WHAT THE EXERCISE ASKS:
Every line below must be reproduced exactly. Copy them all.

AVAILABLE DATA:
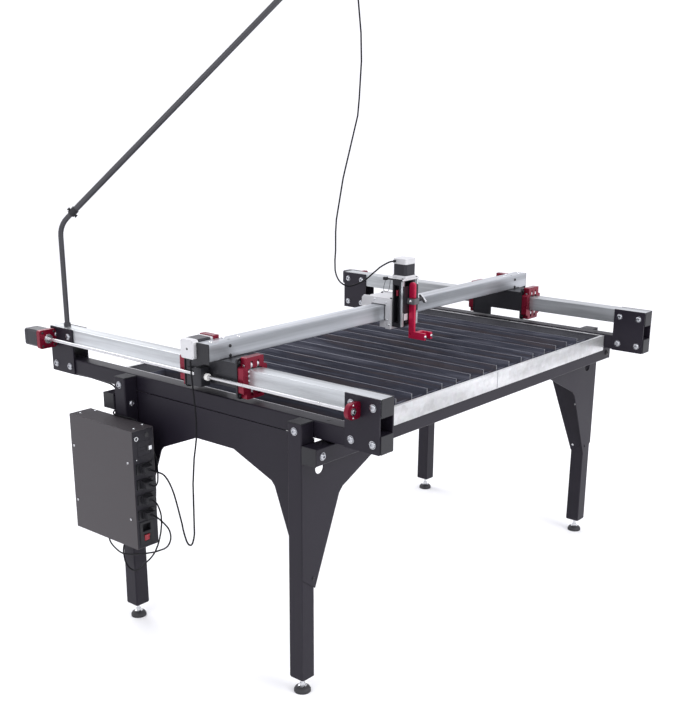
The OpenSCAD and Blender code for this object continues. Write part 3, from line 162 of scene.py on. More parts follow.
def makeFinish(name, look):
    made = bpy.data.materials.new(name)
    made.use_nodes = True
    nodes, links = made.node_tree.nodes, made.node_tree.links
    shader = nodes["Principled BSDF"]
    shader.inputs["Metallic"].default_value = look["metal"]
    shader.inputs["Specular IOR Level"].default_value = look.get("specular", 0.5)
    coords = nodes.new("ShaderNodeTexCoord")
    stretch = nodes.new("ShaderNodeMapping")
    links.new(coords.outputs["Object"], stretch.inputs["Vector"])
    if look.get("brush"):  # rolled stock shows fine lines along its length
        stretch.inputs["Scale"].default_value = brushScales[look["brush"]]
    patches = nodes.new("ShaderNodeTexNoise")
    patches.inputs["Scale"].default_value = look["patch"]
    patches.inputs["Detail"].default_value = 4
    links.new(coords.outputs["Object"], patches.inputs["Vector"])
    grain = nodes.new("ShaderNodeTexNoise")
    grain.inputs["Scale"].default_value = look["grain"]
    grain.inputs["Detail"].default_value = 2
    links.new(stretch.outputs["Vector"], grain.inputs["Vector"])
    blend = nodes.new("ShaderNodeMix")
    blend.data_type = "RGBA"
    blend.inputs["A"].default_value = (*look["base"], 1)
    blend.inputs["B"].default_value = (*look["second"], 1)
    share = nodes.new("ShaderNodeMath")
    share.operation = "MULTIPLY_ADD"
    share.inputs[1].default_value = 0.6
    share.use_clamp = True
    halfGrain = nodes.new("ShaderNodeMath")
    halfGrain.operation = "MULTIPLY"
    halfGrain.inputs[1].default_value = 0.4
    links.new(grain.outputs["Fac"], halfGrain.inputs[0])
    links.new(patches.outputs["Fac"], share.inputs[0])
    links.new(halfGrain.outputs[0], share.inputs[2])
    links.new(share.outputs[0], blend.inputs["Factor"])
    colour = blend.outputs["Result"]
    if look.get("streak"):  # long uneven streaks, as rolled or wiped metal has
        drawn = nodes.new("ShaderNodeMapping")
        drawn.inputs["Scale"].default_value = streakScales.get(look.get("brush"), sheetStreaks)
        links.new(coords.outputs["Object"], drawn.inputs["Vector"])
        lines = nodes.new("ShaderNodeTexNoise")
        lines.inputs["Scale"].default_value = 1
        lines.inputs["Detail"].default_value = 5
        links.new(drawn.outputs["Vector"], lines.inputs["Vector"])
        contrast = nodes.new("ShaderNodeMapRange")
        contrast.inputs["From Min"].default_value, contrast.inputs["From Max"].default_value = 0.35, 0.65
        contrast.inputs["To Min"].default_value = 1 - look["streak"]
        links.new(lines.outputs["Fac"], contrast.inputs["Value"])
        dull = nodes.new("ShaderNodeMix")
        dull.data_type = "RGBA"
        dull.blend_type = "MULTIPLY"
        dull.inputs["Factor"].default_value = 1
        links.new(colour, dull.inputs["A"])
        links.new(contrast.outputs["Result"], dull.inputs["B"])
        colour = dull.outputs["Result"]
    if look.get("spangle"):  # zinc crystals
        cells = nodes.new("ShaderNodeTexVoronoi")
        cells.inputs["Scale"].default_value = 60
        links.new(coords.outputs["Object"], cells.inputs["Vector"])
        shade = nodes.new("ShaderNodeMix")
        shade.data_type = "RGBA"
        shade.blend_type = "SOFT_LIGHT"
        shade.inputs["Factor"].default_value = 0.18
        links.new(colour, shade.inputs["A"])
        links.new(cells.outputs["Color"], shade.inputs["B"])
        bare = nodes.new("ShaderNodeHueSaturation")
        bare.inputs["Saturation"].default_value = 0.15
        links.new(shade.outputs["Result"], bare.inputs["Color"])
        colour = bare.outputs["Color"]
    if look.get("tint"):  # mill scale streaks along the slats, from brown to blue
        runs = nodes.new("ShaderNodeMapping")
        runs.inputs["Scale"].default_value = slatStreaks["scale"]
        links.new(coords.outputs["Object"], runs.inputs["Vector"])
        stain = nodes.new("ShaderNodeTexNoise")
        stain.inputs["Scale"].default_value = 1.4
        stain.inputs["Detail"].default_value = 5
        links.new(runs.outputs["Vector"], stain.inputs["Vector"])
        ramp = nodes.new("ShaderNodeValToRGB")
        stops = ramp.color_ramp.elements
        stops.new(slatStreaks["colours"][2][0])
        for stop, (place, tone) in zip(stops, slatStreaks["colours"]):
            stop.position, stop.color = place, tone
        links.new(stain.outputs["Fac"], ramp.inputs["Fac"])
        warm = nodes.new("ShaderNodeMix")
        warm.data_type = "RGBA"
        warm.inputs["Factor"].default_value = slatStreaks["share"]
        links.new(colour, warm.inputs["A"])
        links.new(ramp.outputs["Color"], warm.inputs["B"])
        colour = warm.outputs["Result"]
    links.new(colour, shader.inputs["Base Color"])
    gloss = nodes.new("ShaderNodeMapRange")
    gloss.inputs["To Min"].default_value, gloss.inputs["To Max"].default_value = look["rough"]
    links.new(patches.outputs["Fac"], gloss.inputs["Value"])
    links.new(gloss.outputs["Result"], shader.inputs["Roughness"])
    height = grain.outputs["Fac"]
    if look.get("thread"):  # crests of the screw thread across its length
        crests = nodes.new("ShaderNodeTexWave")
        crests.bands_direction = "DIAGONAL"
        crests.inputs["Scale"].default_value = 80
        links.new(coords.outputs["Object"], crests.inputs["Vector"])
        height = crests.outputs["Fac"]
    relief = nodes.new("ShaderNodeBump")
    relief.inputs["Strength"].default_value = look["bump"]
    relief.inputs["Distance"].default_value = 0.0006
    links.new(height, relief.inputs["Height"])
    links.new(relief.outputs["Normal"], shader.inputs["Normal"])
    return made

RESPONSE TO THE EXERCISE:
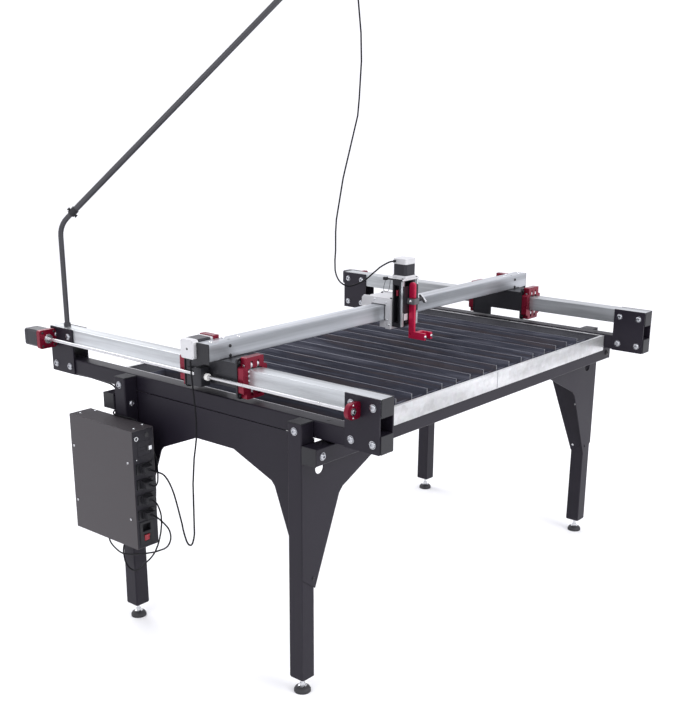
The OpenSCAD and Blender code for this object continues. Write part 3, from line 162 of scene.py on. More parts follow.
def makeFinish(name, look):
    made = bpy.data.materials.new(name)
    made.use_nodes = True
    nodes, links = made.node_tree.nodes, made.node_tree.links
    shader = nodes["Principled BSDF"]
    shader.inputs["Metallic"].default_value = look["metal"]
    shader.inputs["Specular IOR Level"].default_value = look.get("specular", 0.5)
    coords = nodes.new("ShaderNodeTexCoord")
    stretch = nodes.new("ShaderNodeMapping")
    links.new(coords.outputs["Object"], stretch.inputs["Vector"])
    if look.get("brush"):  # rolled stock shows fine lines along its length
        stretch.inputs["Scale"].default_value = brushScales[look["brush"]]
    patches = nodes.new("ShaderNodeTexNoise")
    patches.inputs["Scale"].default_value = look["patch"]
    patches.inputs["Detail"].default_value = 4
    links.new(coords.outputs["Object"], patches.inputs["Vector"])
    grain = nodes.new("ShaderNodeTexNoise")
    grain.inputs["Scale"].default_value = look["grain"]
    grain.inputs["Detail"].default_value = 2
    links.new(stretch.outputs["Vector"], grain.inputs["Vector"])
    blend = nodes.new("ShaderNodeMix")
    blend.data_type = "RGBA"
    blend.inputs["A"].default_value = (*look["base"], 1)
    blend.inputs["B"].default_value = (*look["second"], 1)
    share = nodes.new("ShaderNodeMath")
    share.operation = "MULTIPLY_ADD"
    share.inputs[1].default_value = 0.6
    share.use_clamp = True
    halfGrain = nodes.new("ShaderNodeMath")
    halfGrain.operation = "MULTIPLY"
    halfGrain.inputs[1].default_value = 0.4
    links.new(grain.outputs["Fac"], halfGrain.inputs[0])
    links.new(patches.outputs["Fac"], share.inputs[0])
    links.new(halfGrain.outputs[0], share.inputs[2])
    links.new(share.outputs[0], blend.inputs["Factor"])
    colour = blend.outputs["Result"]
    if look.get("streak"):  # long uneven streaks, as rolled or wiped metal has
        drawn = nodes.new("ShaderNodeMapping")
        drawn.inputs["Scale"].default_value = streakScales.get(look.get("brush"), sheetStreaks)
        links.new(coords.outputs["Object"], drawn.inputs["Vector"])
        lines = nodes.new("ShaderNodeTexNoise")
        lines.inputs["Scale"].default_value = 1
        lines.inputs["Detail"].default_value = 5
        links.new(drawn.outputs["Vector"], lines.inputs["Vector"])
        contrast = nodes.new("ShaderNodeMapRange")
        contrast.inputs["From Min"].default_value, contrast.inputs["From Max"].default_value = 0.35, 0.65
        contrast.inputs["To Min"].default_value = 1 - look["streak"]
        links.new(lines.outputs["Fac"], contrast.inputs["Value"])
        dull = nodes.new("ShaderNodeMix")
        dull.data_type = "RGBA"
        dull.blend_type = "MULTIPLY"
        dull.inputs["Factor"].default_value = 1
        links.new(colour, dull.inputs["A"])
        links.new(contrast.outputs["Result"], dull.inputs["B"])
        colour = dull.outputs["Result"]
    if look.get("spangle"):  # zinc crystals
        cells = nodes.new("ShaderNodeTexVoronoi")
        cells.inputs["Scale"].default_value = 60
        links.new(coords.outputs["Object"], cells.inputs["Vector"])
        shade = nodes.new("ShaderNodeMix")
        shade.data_type = "RGBA"
        shade.blend_type = "SOFT_LIGHT"
        shade.inputs["Factor"].default_value = 0.18
        links.new(colour, shade.inputs["A"])
        links.new(cells.outputs["Color"], shade.inputs["B"])
        bare = nodes.new("ShaderNodeHueSaturation")
        bare.inputs["Saturation"].default_value = 0.15
        links.new(shade.outputs["Result"], bare.inputs["Color"])
        colour = bare.outputs["Color"]
    if look.get("tint"):  # mill scale streaks along the slats, from brown to blue
        runs = nodes.new("ShaderNodeMapping")
        runs.inputs["Scale"].default_value = slatStreaks["scale"]
        links.new(coords.outputs["Object"], runs.inputs["Vector"])
        stain = nodes.new("ShaderNodeTexNoise")
        stain.inputs["Scale"].default_value = 1.4
        stain.inputs["Detail"].default_value = 5
        links.new(runs.outputs["Vector"], stain.inputs["Vector"])
        ramp = nodes.new("ShaderNodeValToRGB")
        stops = ramp.color_ramp.elements
        stops.new(slatStreaks["colours"][2][0])
        for stop, (place, tone) in zip(stops, slatStreaks["colours"]):
            stop.position, stop.color = place, tone
        links.new(stain.outputs["Fac"], ramp.inputs["Fac"])
        warm = nodes.new("ShaderNodeMix")
        warm.data_type = "RGBA"
        warm.inputs["Factor"].default_value = slatStreaks["share"]
        links.new(colour, warm.inputs["A"])
        links.new(ramp.outputs["Color"], warm.inputs["B"])
        colour = warm.outputs["Result"]
    links.new(colour, shader.inputs["Base Color"])
    gloss = nodes.new("ShaderNodeMapRange")
    gloss.inputs["To Min"].default_value, gloss.inputs["To Max"].default_value = look["rough"]
    links.new(patches.outputs["Fac"], gloss.inputs["Value"])
    links.new(gloss.outputs["Result"], shader.inputs["Roughness"])
    height = grain.outputs["Fac"]
    if look.get("thread"):  # crests of the screw thread across its length
        crests = nodes.new("ShaderNodeTexWave")
        crests.bands_direction = "DIAGONAL"
        crests.inputs["Scale"].default_value = 80
        links.new(coords.outputs["Object"], crests.inputs["Vector"])
        height = crests.outputs["Fac"]
    relief = nodes.new("ShaderNodeBump")
    relief.inputs["Strength"].default_value = look["bump"]
    relief.inputs["Distance"].default_value = 0.0006
    links.new(height, relief.inputs["Height"])
    links.new(relief.outputs["Normal"], shader.inputs["Normal"])
    return made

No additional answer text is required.